Military Affairs Gets Poor Marks in Audit

By Beacon Staff

HELENA – The Montana Department of Military Affairs does a poor job of managing the federal money it receives and couldn’t even accurately report the number of active contracts it had with vendors, according to a pair of new audits.

The agency said it was moving quickly to fix the problems, and pointed out that while the audit found issues with procedure there were no findings that money was misused.

The audit findings show that the agency spent about $19 million in federal grant money over the past three years and did not monitor subcontractors for compliance. The legislative auditors found so many issues with the way contracts were handled that they promised to revisit the issue and could appear in the main audit of state government.

“Despite having millions of dollars’ worth of contracts, the department does not know how many contracts in which it is currently engaged,” the auditors wrote.

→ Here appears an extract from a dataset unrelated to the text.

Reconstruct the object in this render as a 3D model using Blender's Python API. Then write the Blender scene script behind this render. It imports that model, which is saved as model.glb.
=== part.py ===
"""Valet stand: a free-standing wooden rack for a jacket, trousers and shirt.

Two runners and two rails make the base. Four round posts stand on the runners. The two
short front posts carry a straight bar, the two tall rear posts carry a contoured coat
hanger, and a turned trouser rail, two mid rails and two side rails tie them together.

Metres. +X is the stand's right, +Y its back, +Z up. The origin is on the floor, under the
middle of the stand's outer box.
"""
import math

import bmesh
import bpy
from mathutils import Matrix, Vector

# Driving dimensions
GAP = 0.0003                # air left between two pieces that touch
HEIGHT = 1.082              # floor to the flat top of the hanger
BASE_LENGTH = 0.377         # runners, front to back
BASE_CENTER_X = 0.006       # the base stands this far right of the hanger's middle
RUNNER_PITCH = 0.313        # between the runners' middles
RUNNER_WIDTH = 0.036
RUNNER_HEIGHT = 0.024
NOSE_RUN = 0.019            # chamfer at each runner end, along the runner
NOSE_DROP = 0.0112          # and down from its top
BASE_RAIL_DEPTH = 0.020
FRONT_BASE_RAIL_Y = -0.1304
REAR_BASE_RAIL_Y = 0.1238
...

Montana National Guard Brig. Gen. John Walsh said he was disappointed in the results and is taking the issue seriously, promising changes to correct all of the problems. In all cases, the agency agreed with the auditors’ recommendations.

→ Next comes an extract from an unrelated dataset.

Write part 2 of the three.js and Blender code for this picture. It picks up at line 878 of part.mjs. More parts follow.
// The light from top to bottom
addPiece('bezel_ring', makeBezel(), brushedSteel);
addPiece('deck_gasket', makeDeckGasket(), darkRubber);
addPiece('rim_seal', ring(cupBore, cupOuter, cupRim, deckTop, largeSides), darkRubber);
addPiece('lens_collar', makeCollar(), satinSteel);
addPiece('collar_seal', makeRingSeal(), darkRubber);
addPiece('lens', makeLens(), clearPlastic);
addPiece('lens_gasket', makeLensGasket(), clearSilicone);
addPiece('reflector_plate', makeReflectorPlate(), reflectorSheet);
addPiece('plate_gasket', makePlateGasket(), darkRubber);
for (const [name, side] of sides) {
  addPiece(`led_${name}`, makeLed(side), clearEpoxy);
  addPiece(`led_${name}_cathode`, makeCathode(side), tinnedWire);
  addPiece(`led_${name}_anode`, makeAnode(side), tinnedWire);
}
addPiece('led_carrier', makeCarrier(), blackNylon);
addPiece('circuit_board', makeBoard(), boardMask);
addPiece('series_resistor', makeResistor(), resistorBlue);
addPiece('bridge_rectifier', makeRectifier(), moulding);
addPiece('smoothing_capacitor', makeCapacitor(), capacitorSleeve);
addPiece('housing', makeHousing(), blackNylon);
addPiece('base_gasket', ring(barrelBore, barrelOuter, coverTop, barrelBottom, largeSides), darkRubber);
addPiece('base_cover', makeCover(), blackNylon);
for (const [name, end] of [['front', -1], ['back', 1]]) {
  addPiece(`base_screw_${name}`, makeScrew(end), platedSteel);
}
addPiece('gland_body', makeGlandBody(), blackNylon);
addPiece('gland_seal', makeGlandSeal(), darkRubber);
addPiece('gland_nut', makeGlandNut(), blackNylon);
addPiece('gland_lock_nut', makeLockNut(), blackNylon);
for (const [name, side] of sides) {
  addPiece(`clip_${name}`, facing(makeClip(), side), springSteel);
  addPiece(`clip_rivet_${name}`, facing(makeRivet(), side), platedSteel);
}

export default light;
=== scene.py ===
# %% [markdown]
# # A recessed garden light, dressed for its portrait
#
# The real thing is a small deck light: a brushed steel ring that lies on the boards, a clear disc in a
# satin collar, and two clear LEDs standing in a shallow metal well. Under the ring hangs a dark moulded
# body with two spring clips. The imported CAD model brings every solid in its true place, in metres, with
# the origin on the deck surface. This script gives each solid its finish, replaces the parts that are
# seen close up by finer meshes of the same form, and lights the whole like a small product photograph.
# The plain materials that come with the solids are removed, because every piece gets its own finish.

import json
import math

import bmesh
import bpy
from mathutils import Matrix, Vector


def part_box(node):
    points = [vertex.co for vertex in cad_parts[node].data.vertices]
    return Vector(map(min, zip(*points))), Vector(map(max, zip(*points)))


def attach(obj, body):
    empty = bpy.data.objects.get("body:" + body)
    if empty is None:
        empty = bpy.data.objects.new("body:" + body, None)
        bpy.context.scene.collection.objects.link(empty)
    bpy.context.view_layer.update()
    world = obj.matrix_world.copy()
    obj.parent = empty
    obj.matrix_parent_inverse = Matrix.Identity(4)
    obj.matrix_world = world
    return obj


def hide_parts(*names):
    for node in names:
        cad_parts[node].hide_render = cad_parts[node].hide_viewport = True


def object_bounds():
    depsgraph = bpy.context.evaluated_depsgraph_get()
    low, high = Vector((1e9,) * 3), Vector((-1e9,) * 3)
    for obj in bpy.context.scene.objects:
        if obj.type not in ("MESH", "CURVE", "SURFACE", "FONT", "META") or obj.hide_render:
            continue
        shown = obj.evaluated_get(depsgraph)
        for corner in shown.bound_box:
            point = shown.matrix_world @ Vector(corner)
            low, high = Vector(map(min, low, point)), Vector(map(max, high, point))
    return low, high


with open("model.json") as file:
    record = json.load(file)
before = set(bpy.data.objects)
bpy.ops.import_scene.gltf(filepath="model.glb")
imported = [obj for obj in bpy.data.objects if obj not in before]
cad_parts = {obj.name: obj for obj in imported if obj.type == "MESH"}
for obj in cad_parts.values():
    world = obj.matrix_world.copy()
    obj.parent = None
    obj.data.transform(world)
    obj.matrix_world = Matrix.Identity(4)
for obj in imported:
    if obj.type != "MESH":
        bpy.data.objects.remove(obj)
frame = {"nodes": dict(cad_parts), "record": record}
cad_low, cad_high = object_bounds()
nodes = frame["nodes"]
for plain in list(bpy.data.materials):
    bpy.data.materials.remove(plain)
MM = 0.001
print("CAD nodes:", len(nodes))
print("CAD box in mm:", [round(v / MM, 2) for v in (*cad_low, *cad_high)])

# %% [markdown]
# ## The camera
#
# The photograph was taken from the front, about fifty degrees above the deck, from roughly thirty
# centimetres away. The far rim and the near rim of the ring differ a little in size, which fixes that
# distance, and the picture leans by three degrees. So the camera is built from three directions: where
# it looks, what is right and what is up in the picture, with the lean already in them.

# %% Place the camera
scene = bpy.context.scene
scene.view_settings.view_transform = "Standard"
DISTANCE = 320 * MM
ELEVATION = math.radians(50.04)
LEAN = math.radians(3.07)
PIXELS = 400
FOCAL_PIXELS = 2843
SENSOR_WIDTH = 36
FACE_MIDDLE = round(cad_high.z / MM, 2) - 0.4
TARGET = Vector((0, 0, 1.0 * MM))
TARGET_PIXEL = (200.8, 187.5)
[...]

“The auditors will help us strengthen our programs to ensure we don’t have any fraud, waste or abuse or misuse of the taxpayer dollars,” Walsh said.

Walsh said there was a lot of turnover in the civilian side of the agency which led to the problems. Among the many changes being made, he said, were better systems to train new employees and better automation of the controls.

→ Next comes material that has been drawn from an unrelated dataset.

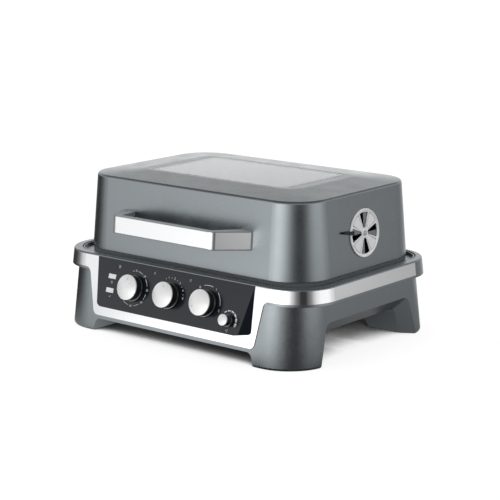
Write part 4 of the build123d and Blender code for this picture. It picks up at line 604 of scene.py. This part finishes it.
# The printed scales, by clock angles: lines from one to another, dots and figures at one. The small
# dial has blocks instead, each with its width.
TIMER_ARCS = ((-17, -9), (8, 31), (50, 76), (101, 122), (144, 169), (191, 217))
TIMER_FIGURES = ((-1, "0"), (40, "10"), (88, "20"), (133, "30"), (180, "40"), (228, "60"))
HEAT_FIGURES = ((-14, "1"), (11, "2"), (38, "3"), (65, "4"), (90, "5"))
HEAT_DOTS = (-26, -1, 24, 52, 78)
FUNCTION_ARCS = ((-20, 18), (46, 90))
FUNCTION_FIGURES = ((-37, "0"), (33, "1"), (105, "2"))
SMALL_BLOCKS = ((-44, -24, 1.5), (-17, 5, 2.0), (11, 34, 2.5), (40, 63, 3.0), (69, 92, 3.4), (98, 121, 3.8))
FIGURE_SHIFT = 0.4  # how much further out than the lines the figures are
DOT_SHARE = 0.75  # a dot's radius as a share of a line's width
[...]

Auditors said the agency does not have a system to track the contracts and their status, nor does have a way to maintain proof that contractors are insured. In one case the agency didn’t find proof that any services had been provided for $23,000 paid to one contractor, a contract the Department of Military Affairs subsequently terminated.

Another notable finding showed the Disaster and Emergency Services Division mangers broke with contracting rules in choosing the highest bidder on a contract without sufficient reason for doing so according to the advertised requirements. The contract for $22,500 to develop the state’s disaster and emergency plan went to Spartan Consulting of Helena, in a move the auditors said calls into question whether the agency can even charge the money to the federal grant program it intended to use for payment.

In addition, the agency did not monitor the federal stimulus spending to make sure contractors were paying prevailing wages. And the Disaster and Emergency Service Divisions was wrongly paying some employees with federal money even though the employees work on state programs.

The agency also mishandled federal Department of Homeland Security money. The agency didn’t award money fast enough, and didn’t award as much of it to local governments as was required, the audit found.

Walsh said that he was aware that in some cases the Homeland Security money was not being disbursed within 45 days as required because of a heavy work load in the grant program. He instructed the employees to take their time and do it right, even if that meant going past deadline.

Walsh, in his presentation to the legislative audit committee, told them new people are being hired to run the contracts.

“I am confident that within the next six to 12 months we will have all the recommendations implemented,” Walsh said. “We have identified problems. We have taken corrective action where we think the problems lie.”